_DATA LINES_.
● ● ● ● ●

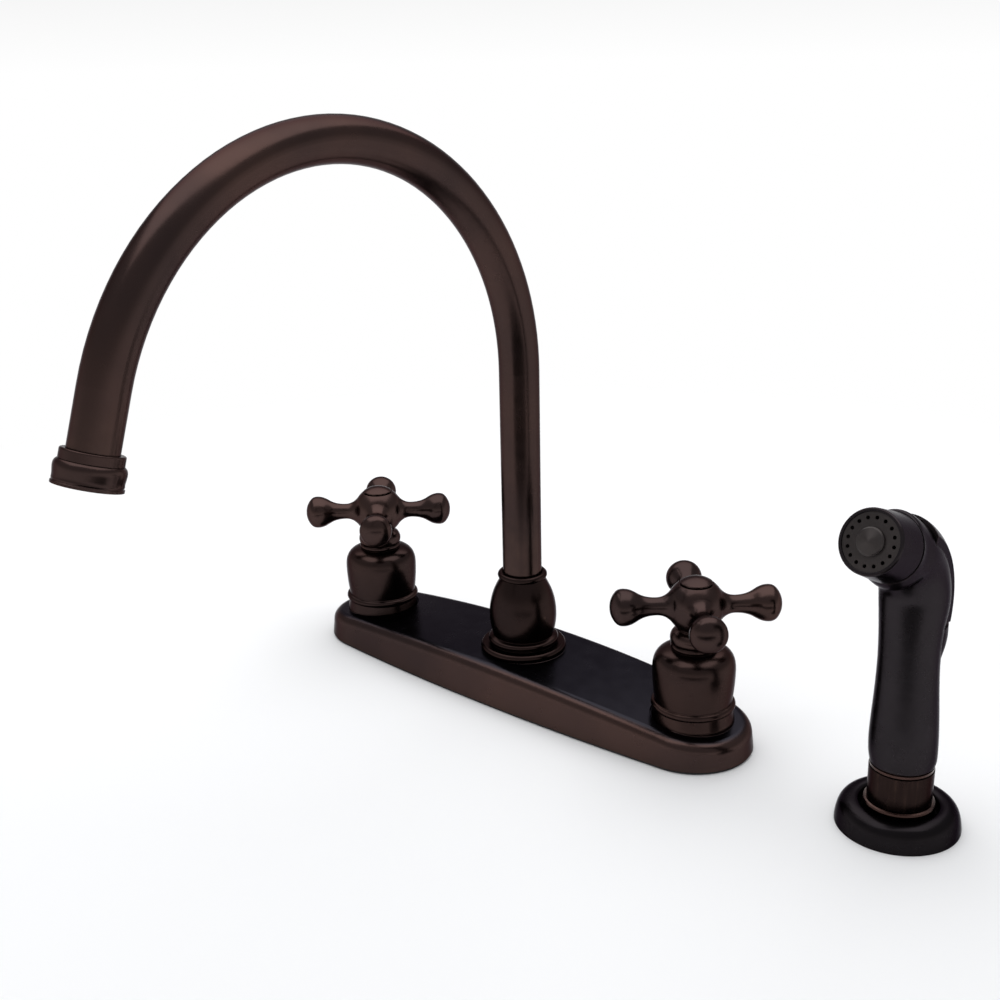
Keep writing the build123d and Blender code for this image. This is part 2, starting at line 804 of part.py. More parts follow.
def make_index_button(side, x):
    """Domed plug that hides the handle screw."""
    plug_radius = button_radius - button_lap
    plug_bottom = crown_height - button_plug
    rim_bottom = crown_height + 0.1
    rim_top = rim_bottom + button_rim
    rise = button_height - rim_top
    dome_radius = (button_radius**2 + rise**2) / (2 * rise)
    with BuildPart() as button:
        with BuildSketch(upright(x)):
            with BuildLine():
                Polyline(
                    (0, plug_bottom),
                    (plug_radius, plug_bottom),
                    (plug_radius, rim_bottom),
                    (button_radius - 0.3, rim_bottom),
                    (button_radius, rim_bottom + 0.3),
                    (button_radius, rim_top),
                )
                RadiusArc((button_radius, rim_top), (0, button_height), -dome_radius)
                Line((0, button_height), (0, plug_bottom))
            make_face()
        revolve(axis=vertical_axis(x))
    finish(button, f"{side}_index_button")


# ---- Waterway and diverter ---------------------------------------------------------------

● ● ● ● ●

_EXERCISE INSTRUCTIONS_.
Quote each line above in full, word for word.

_EXERCISE RESPONSE_.
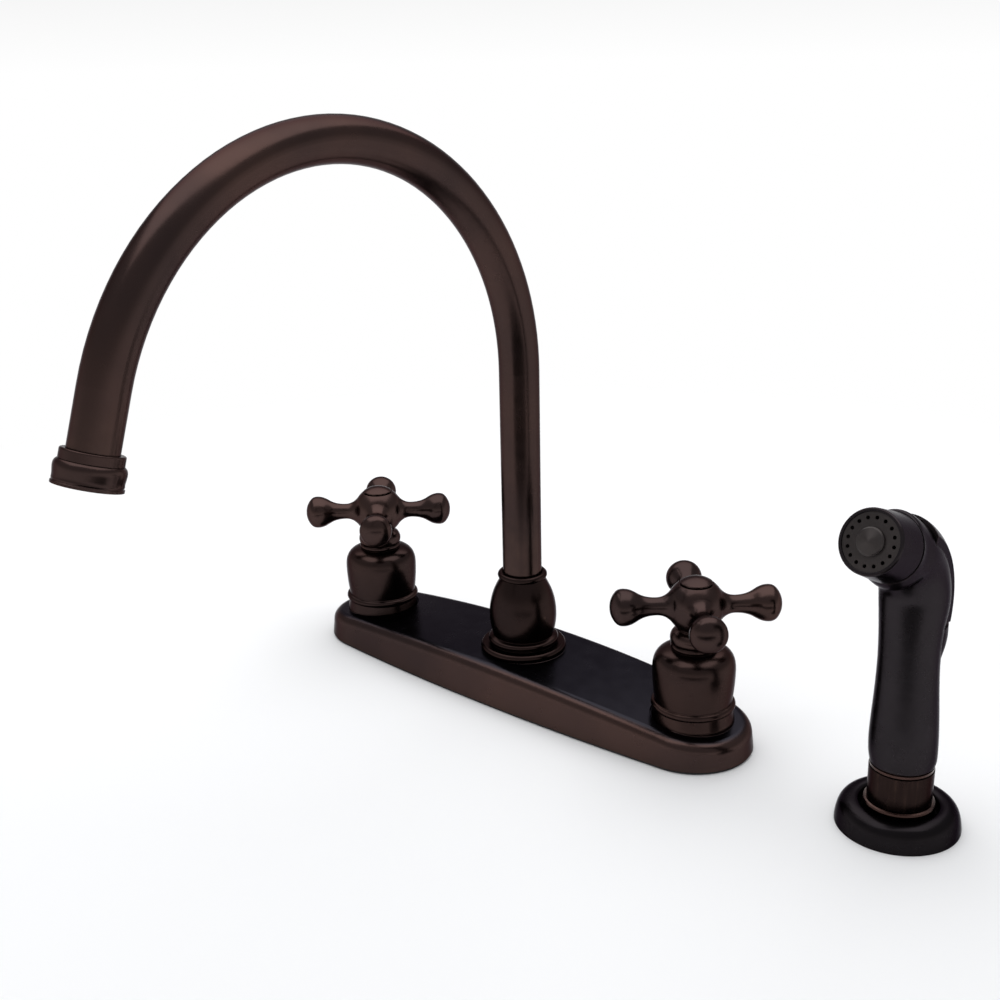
Keep writing the build123d and Blender code for this image. This is part 2, starting at line 804 of part.py. More parts follow.
def make_index_button(side, x):
    """Domed plug that hides the handle screw."""
    plug_radius = button_radius - button_lap
    plug_bottom = crown_height - button_plug
    rim_bottom = crown_height + 0.1
    rim_top = rim_bottom + button_rim
    rise = button_height - rim_top
    dome_radius = (button_radius**2 + rise**2) / (2 * rise)
    with BuildPart() as button:
        with BuildSketch(upright(x)):
            with BuildLine():
                Polyline(
                    (0, plug_bottom),
                    (plug_radius, plug_bottom),
                    (plug_radius, rim_bottom),
                    (button_radius - 0.3, rim_bottom),
                    (button_radius, rim_bottom + 0.3),
                    (button_radius, rim_top),
                )
                RadiusArc((button_radius, rim_top), (0, button_height), -dome_radius)
                Line((0, button_height), (0, plug_bottom))
            make_face()
        revolve(axis=vertical_axis(x))
    finish(button, f"{side}_index_button")


# ---- Waterway and diverter ---------------------------------------------------------------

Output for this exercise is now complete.